Unlike just about every football man west of Bill Belichick, Andrus ain't taking any guff from fools like that buffoon Arland Bruce III. And today, the Toronto Argos can start figuring out which players will get to put a big hurt on Bruce when he returns for the Labour Day game with his new team, the Hamilton Tiger Cats. I say, why pick? Let's have a big pile-on every time the jerk touches the ball.
That I detest Bruce's antics is no big news. The Argos didn't have a single happy moment last year after Bruce pulled that self-aggrandizing Spiderman schtick after a touchdown against Hamilton. The twit seems to have caught OchoCinco disease here in T.O., what with the imminent arrival in T.O. by T.O his bad self. Good receivers all, lousy teammates and worse showmen. Self-deluded into thinking they are entertaining with their antics. And worse, they puff out their chests and claim privilege to act out. A pox on them all.
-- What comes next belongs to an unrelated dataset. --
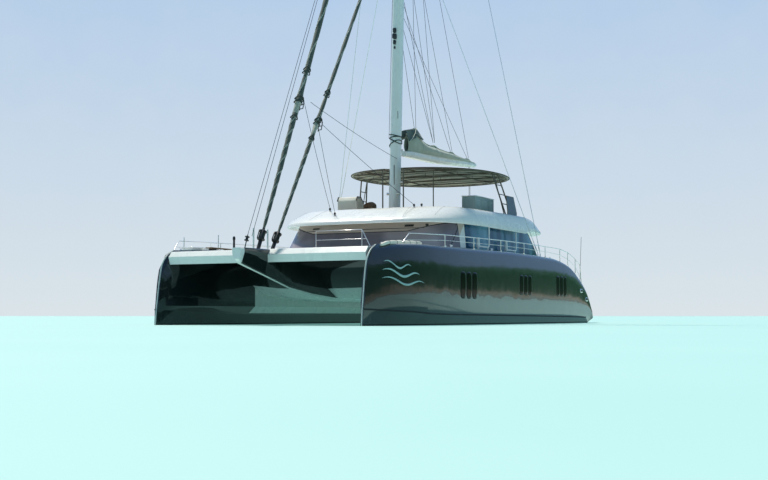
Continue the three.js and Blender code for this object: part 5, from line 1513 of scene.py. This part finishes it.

Football is the ultimate team game. There has NEVER been a Bruce touchdown that was completely and utterly his own work. The quarterback (Kerry Joseph, the one he tried to sideline last year in favour of Bruce best pal Mike Bishop) had to get him the ball. The quarterback needed some time to do so, so let's credit the faceless giants along the offensive line. And it occasionally requires an upfield block or two from Bruce's fellow receivers. AND I've seen a running back make a block on a blitzer a time or two in my life. No, Bruce doesn't get it. HE didn't score the touchdown, the TEAM did!
Joe Paterno once opined that a touchdown scorer should act like they'd done it before. That would look cool (in the parlance of the folks who use it that way). I believe in that. Acting like a crazed moron trying out for America's Got Talent ... comedic acting category ... has no place on the football field.
Now Bruce's a Ti-Cat. Let the hate flow. Feels good, doesn't it?